China and India, too, will face growing water crises in the coming years, with potentially horrendous consequences. The economic takeoff of these two giants started 40 years ago with the introduction of higher agricultural output and an end to famines. Yet part of that increased agricultural output resulted from millions of wells that were sunk to tap underground water supplies for irrigation. Now the water table is falling at a dangerous pace, as the underground water is being pumped much faster than the rains are recharging it.
Moreover, aside from rainfall patterns, climate change is upsetting the flow of rivers, as glaciers, which provide a huge amount of water for irrigation and household use, are rapidly receding due to global warming. Snow pack in the mountains is melting earlier in the season, so that river water is less available during summer growing seasons. For all of these reasons, India and China are experiencing serious water crises that are likely to intensify in the future.
The US faces risks as well.
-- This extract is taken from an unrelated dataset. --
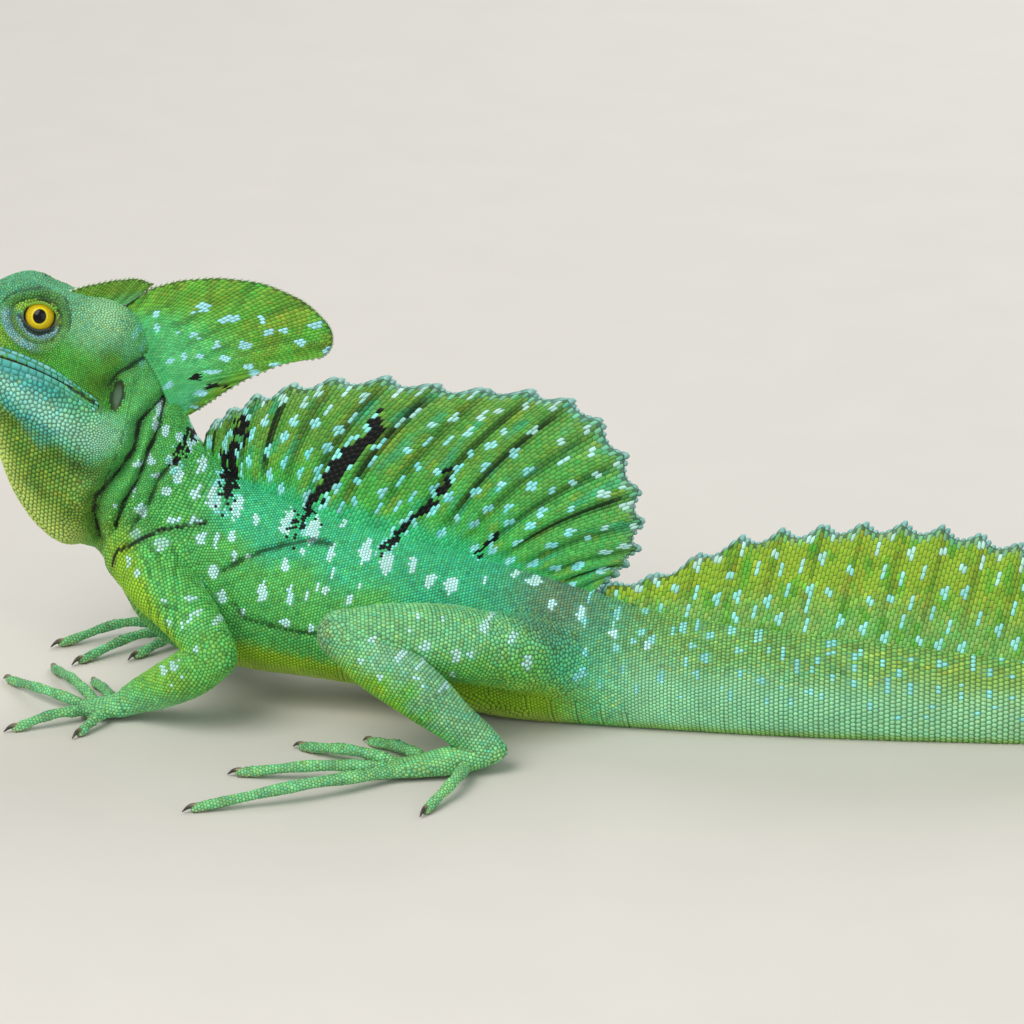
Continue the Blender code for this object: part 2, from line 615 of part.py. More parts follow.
def make_sail(parts):
    """The tall sail on the back, with a raised ray every few millimetres and a pointed edge."""
    spots = np.linspace(0, 1, len(SAIL_RAYS))
    keys = np.column_stack([spots, SAIL_RAYS])

    def place(u, v):
        root_x, tip_x, tip_z = cubic(keys, u)[0]
        root, _ = ridge_point(root_x)
        tip = np.array([tip_x, root[1], tip_z])
        span = tip - root
        length = np.linalg.norm(span)
        tip = tip + span / length * SAIL_SCALLOP * (scallop(u, SAIL_RAY_COUNT) - 0.5) * min(1, length / 20)
        foot = root - np.array([0, 0, 2.2])
        bow = np.array([-1.0, 0, 0.6]) * length * 0.05 * math.sin(math.pi * v)
        return foot + (tip - foot) * v + bow

    def half_thickness(u, v):
        plain = SAIL_ROOT + (SAIL_EDGE - SAIL_ROOT) * v**0.6
        return plain + SAIL_RIDGE * ray_ridge(u, SAIL_RAY_COUNT) * (1 - 0.6 * v)

    return fin("sail", SAIL_RAY_COUNT * 3, SAIL_ROWS, place, half_thickness, lambda u: np.array([0, 1.0, 0]),
               "sail", parts)


def make_tail_crest(name, start, end, parts):
    """A length of the crest on the tail between two values of x, with its own share of the rays."""
    first, last = TAIL_CREST[0][0], TAIL_CREST[-1][0]

    def root_x(u):
        return start + (end - start) * u

    def along(u):
        return (root_x(u) - first) / (last - first)

    def place(u, v):
        root, right = ridge_point(root_x(u))
        height = float(cubic(TAIL_CREST, root_x(u))[0, 0]) - root[2]
        scale = min(1.0, height / 12)
        height += TAIL_CREST_SCALLOP * (scallop(along(u), TAIL_CREST_RAYS) - 0.5) * scale
        run = np.array([right[1], -right[0], 0.0])
        foot = root - np.array([0, 0, 1.8])
        return foot + (np.array([0, 0, 1.0]) * (height + 1.8) + run * TAIL_CREST_LEAN * height) * v

    def half_thickness(u, v):
        plain = TAIL_CREST_ROOT + (TAIL_CREST_EDGE - TAIL_CREST_ROOT) * v**0.6
        thin = 1 - 0.45 * along(u)
        return (plain + TAIL_CREST_RIDGE * ray_ridge(along(u), TAIL_CREST_RAYS) * (1 - 0.6 * v)) * thin

    rays = max(1, round(TAIL_CREST_RAYS * (end - start) / (last - first)))
    return fin(name, rays * 3, TAIL_CREST_ROWS, place, half_thickness, lambda u: ridge_point(root_x(u))[1],
               "sail", parts)


def make_head_crest(name, outline, columns, rows, turn, parts):
    """A crest on the midline of the head, from its root up to its free edge. Turn is its y for each x."""
    keys = np.column_stack([np.linspace(0, 1, len(outline)), outline])

    def place(u, v):
        root_x, root_z, edge_x, edge_z = cubic(keys, u)[0]
        root = np.array([root_x, turn(root_x), root_z])
        return root + (np.array([edge_x, turn(edge_x), edge_z]) - root) * v

    def half_thickness(u, v):
        return CREST_ROOT + (CREST_EDGE - CREST_ROOT) * v**0.5

    return fin(name, columns, rows, place, half_thickness, lambda u: head_axes()[1], "sail", parts)


def head_middle(x):
    """The y of the head's middle plane at the height of the crown."""
    return SNOUT[1] + 0.9 + (x - SNOUT[0] - 4.6) * math.tan(HEAD_YAW)


def mirrored(keys, shift):
    """The same row of points on the right side, moved along the body."""
    return tuple((x + shift, -y, *rest) for x, y, *rest in keys)


def middle_direction(before, joint, after):
    """The normal of the plane that halves the angle of a joint, pointing to the side of the limb before it."""
    up_limb = np.array(before[:3]) - np.array(joint[:3])
    down_limb = np.array(after[:3]) - np.array(joint[:3])
    normal = up_limb / np.linalg.norm(up_limb) - down_limb / np.linalg.norm(down_limb)
    return normal / np.linalg.norm(normal)


def make_limb(prefix, limb, foot, names, trunk, parts):
    """Upper part, lower part and foot of one limb, parted at the joints and fitted to the trunk."""
    upper_name, lower_name, foot_name = (prefix + name for name in names)
    upper = tube(upper_name, limb["upper"], LIMB_SIDES, 9, "limb", parts)
    lower = tube(lower_name, limb["lower"], LIMB_SIDES, 9, "limb", parts)
    joint = np.array(limb["lower"][0][:3])
    normal = middle_direction(limb["upper"][-2], joint, limb["lower"][1])
    trim(upper, joint + normal * GAP / 2, normal)
    trim(lower, joint - normal * GAP / 2, -normal)
    end = np.array(limb["lower"][-1][:3])
    normal = middle_direction(limb["lower"][-2], end, foot["palm"][1])
    trim(lower, end + normal * GAP / 2, normal)
    apply_boolean(upper, "DIFFERENCE", trunk)
    keep_largest(upper)
    make_foot(foot_name, foot, end - normal * GAP / 2, -normal, parts)


def make_foot(name, foot, joint, away, parts):
    """Palm, five toes and their claws as one body that stands on small flats at z = 0."""
    palm = tube(name, foot["palm"], 12, 6, "limb", parts)
    trim(palm, joint, away)
    thick, thin = foot["toe_radius"]
    pieces = []
    for i, toe in enumerate(foot["toes"]):
        radii = (thick, (thick + thin) / 2, thin)
        keys = [(*point, radius) for point, radius in zip(toe, radii)]
        pieces.append(tube(f"{name}_toe_{i}", keys, TOE_SIDES, 5, "limb", parts))
        pieces.append(make_claw(f"{name}_claw_{i}", toe, parts))
    fuse(palm, pieces, parts)
    trim(palm, (0.0, 0.0, 0.0), (0.0, 0.0, 1.0))
    keep_largest(palm)
    return palm


def make_claw(name, toe, parts):
    """A curved, pointed claw that grows from the tip of a toe and bends down to the floor."""
    tip, before = np.array(toe[-1]), np.array(toe[-2])
    ahead = tip - before
    ahead[2] = 0.0
    ahead /= np.linalg.norm(ahead)
    root = tip - ahead * 0.8 + np.array([0, 0, 0.35])
    keys = [
        (*root, CLAW_RADIUS),
        (*(root + ahead * CLAW_LENGTH * 0.5 + np.array([0, 0, 0.15])), CLAW_RADIUS * 0.8),
        (*(root + ahead * (CLAW_LENGTH + 0.8) - np.array([0, 0, 1.1])), CLAW_RADIUS * 0.22),
    ]
    return tube(name, keys, 5, 4, "limb", parts, caps=())


def fit_to(obj, trunk, solver="EXACT"):
    """Cuts the object clear of the grown copy of the body that it stands on."""
    apply_boolean(obj, "DIFFERENCE", trunk, solver)
    keep_largest(obj)


def centre_on_floor(parts):
    """Moves the whole model so that the middle of its box is over the origin."""
    corners = np.array([obj.matrix_world @ v.co for obj in parts.objects for v in obj.data.vertices])
    low, high = corners.min(0), corners.max(0)
    shift = Vector((-(low[0] + high[0]) / 2, -(low[1] + high[1]) / 2, -low[2]))
    for obj in parts.objects:
        for vert in obj.data.vertices:
            vert.co += shift
    print("shift", [round(v / MM, 3) for v in shift])


def main():
    for obj in list(bpy.data.objects):
        bpy.data.objects.remove(obj)
    parts = bpy.data.collections.new("green_basilisk")
    bpy.context.scene.collection.children.link(parts)

    head = make_head(parts)
    cut_ears(head, parts)
    keep_largest(head)
    for node in list(NODE_RINGS)[1:]:
        body_part(node, node_places(node), NODE_SIDES[node], "body", parts)

    # A grown copy of the body, to fit the crests and the limbs against it.
    cutters = bpy.data.collections.new("cutters")
    bpy.context.scene.collection.children.link(cutters)
    fitted = ("head", "neck", "torso", "tail_1", "tail_2", "tail_3")
    places = sorted({round(place, 4) for node in fitted for place in node_places(node)})
    trunk = body_part("trunk", places, FIT_SIDES, "body", cutters, grow=GAP)

    middle = BODY_SECTIONS[TAIL_ENDS[0]][0]
    fit_to(make_sail(parts), trunk)
    fit_to(make_tail_crest("tail_crest_1", TAIL_CREST[0][0], middle - GAP / 2, parts), trunk)
    fit_to(make_tail_crest("tail_crest_2", middle + GAP / 2, TAIL_CREST[-1][0], parts), trunk)
    fit_to(make_head_crest("crest_rear", REAR_CREST, 18, 6, head_middle, parts), trunk)
    fit_to(make_head_crest("crest_front", FRONT_CREST, 12, 3, head_middle, parts), trunk, "MANIFOLD")

    arm_names, leg_names = ("upper_arm", "forearm", "hand"), ("thigh", "shank", "foot")
    for side, shift in (("left_", None), ("right_", 1)):
        for limb, foot, names, move in (
            (LEFT_ARM, LEFT_HAND, arm_names, RIGHT_ARM_SHIFT),
            (LEFT_LEG, LEFT_FOOT, leg_names, RIGHT_LEG_SHIFT),
        ):
            if shift:
                limb = {part: mirrored(keys, move) for part, keys in limb.items()}
                foot = {
                    "palm": mirrored(foot["palm"], move),
                    "toes": tuple(mirrored(toe, move) for toe in foot["toes"]),
                    "toe_radius": foot["toe_radius"],
                }
            make_limb(side, limb, foot, names, trunk, parts)

    bpy.data.objects.remove(trunk)
    bpy.data.collections.remove(cutters)
    centre_on_floor(parts)


main()
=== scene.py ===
"""The looks of the green basilisk: one skin under a coat of scales, with its sail, crests, eyes and claws.

Sizes are in millimetres in the same frame as the part's source, until a mesh is made in metres.
"""
import math

import bmesh
import bpy
import numpy as np
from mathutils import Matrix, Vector
from mathutils.bvhtree import BVHTree
from mathutils.kdtree import KDTree


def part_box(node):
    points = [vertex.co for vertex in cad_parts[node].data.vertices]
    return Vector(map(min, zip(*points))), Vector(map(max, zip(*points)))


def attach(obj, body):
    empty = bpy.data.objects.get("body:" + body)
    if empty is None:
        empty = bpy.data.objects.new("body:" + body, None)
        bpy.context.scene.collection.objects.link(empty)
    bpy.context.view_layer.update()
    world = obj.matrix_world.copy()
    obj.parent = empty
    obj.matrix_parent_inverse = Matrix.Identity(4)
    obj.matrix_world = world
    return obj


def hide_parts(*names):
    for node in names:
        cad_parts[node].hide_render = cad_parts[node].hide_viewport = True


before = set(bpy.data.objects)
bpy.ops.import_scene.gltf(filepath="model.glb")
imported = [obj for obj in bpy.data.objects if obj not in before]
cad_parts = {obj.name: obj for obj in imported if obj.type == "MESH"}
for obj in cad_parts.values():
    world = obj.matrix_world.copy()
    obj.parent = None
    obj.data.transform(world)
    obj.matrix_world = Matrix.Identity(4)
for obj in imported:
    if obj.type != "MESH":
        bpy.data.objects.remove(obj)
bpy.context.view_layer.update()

MM = 0.001
TURN = 2 * math.pi
RNG = np.random.default_rng(7)

# Body: the sections, joints and rays of the solids. The limbs lie up to 3 mm lower and the toes are slimmer, as a
# closer look at the photograph showed.
SNOUT = np.array([-155.0, -16.4, 96.0])
HEAD_PITCH = math.radians(12.0)
HEAD_YAW = math.radians(10.8)
EYE_BACK, EYE_UP, EYE_SIDE, EYE_RADIUS = 30.2, 15.3, 7.6, 4.6
LID_TILT = math.radians(20.0)
EAR_BACK, EAR_UP, EAR_HALF_LENGTH, EAR_HALF_HEIGHT, EAR_DEPTH = 54.0, 0.5, 1.6, 4.3, 1.7
NOSTRIL_BACK, NOSTRIL_UP, NOSTRIL_RADIUS = 5.6, 5.6, 0.75
MOUTH_CORNER = 50.0
MOUTH_LINE = ((0.0, 0.6), (8.0, 1.5), (16.0, 2.8), (27.0, 3.3), (35.0, 2.4), (43.0, 0.2), (MOUTH_CORNER, -2.8))
# Back from the snout, then how far above and below it, half width, fullness of the curve and lean.
HEAD_SECTIONS = (
    (0.0, 2.6, 1.8, 2.0, 2.0, 0.0),
    (1.6, 5.6, 4.4, 4.4, 2.1, 0.0),
    (5.0, 9.0, 6.4, 6.3, 2.3, 0.0),
    (11.0, 13.8, 8.4, 8.0, 2.4, 0.0),
    (18.0, 19.8, 12.5, 9.4, 2.4, 0.05),
    (24.5, 22.9, 23.5, 11.0, 2.5, 0.18),
    (32.0, 21.7, 36.0, 12.2, 2.6, 0.30),
    (40.0, 21.2, 44.0, 13.2, 2.5, 0.32),
    (48.0, 21.3, 47.3, 13.9, 2.4, 0.26),
)
# x and z of the top, x and z of the bottom, y, half width, fullness and lean.
BODY_SECTIONS = (
    (-100.0, 104.0, -117.0, 38.8, -6.0, 13.8, 2.2, 0.12),
    (-93.0, 91.0, -115.0, 38.0, -4.4, 12.9, 2.1, 0.04),
    (-87.6, 77.5, -112.2, 36.4, -3.2, 12.7, 2.1, 0.0),
    (-84.5, 69.5, -107.5, 29.0, -2.2, 13.6, 2.1, -0.10),
    (-80.0, 64.0, -102.0, 19.5, -1.2, 15.6, 2.1, -0.20),
    (-72.0, 58.4, -90.5, 11.0, -0.4, 17.8, 2.1, -0.25),
    (-60.0, 53.6, -71.0, 7.4, 0.0, 19.2, 2.1, -0.28),
    (-46.5, 50.1, -51.5, 6.8, 0.0, 20.0, 2.1, -0.30),
    (-31.0, 47.0, -33.0, 5.2, 0.0, 19.6, 2.1, -0.30),
    (-15.5, 43.8, -16.0, 2.0, 0.0, 18.0, 2.1, -0.28),
    (2.5, 40.2, 2.5, -0.6, 0.0, 15.6, 2.1, -0.24),
    (20.5, 36.0, 20.5, -0.9, 0.0, 12.4, 2.1, -0.20),
    (35.0, 32.2, 35.0, -0.9, 0.2, 10.4, 2.1, -0.18),
    (50.0, 30.2, 50.0, -0.9, 0.8, 9.0, 2.1, -0.18),
    (66.5, 28.6, 66.5, -0.9, 2.0, 7.9, 2.1, -0.20),
    (90.0, 26.8, 90.0, -0.9, 4.6, 6.8, 2.1, -0.22),
    (122.0, 23.6, 122.0, -0.9, 9.6, 5.8, 2.1, -0.22),
    (165.0, 18.8, 165.0, -0.9, 18.0, 4.8, 2.1, -0.20),
    (215.0, 14.4, 215.0, -0.9, 28.5, 3.9, 2.0, -0.16),
    (270.0, 10.8, 270.0, -0.9, 38.0, 3.1, 2.0, -0.12),
    (330.0, 7.8, 330.0, -0.8, 43.0, 2.45, 2.0, -0.08),
    (390.0, 5.5, 390.0, -0.7, 41.0, 1.9, 2.0, 0.0),
    (440.0, 3.9, 440.0, -0.6, 34.0, 1.45, 2.0, 0.0),
    (480.0, 2.6, 480.0, -0.4, 24.5, 1.05, 2.0, 0.0),
    (502.0, 1.6, 502.0, -0.3, 17.5, 0.6, 2.0, 0.0),
)
HEAD_END, NECK_END, TORSO_END = 1, 3, 12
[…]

Midwestern and southwestern states have been in a prolonged drought that might well be the result of long-term warming, and the farm states rely heavily on water from a huge underground reservoir that is being depleted by over-pumping.
Just as pressures on oil and gas supplies have driven up energy prices, environmental stresses may now push up food and water prices in many parts of the world. Given the heat waves, droughts and other climate stresses across the US, Europe, Australia, and elsewhere this year, wheat prices are now shooting up to their highest levels in decades. Thus, environmental pressures are now hitting the bottom line -- affecting incomes and livelihoods around the world.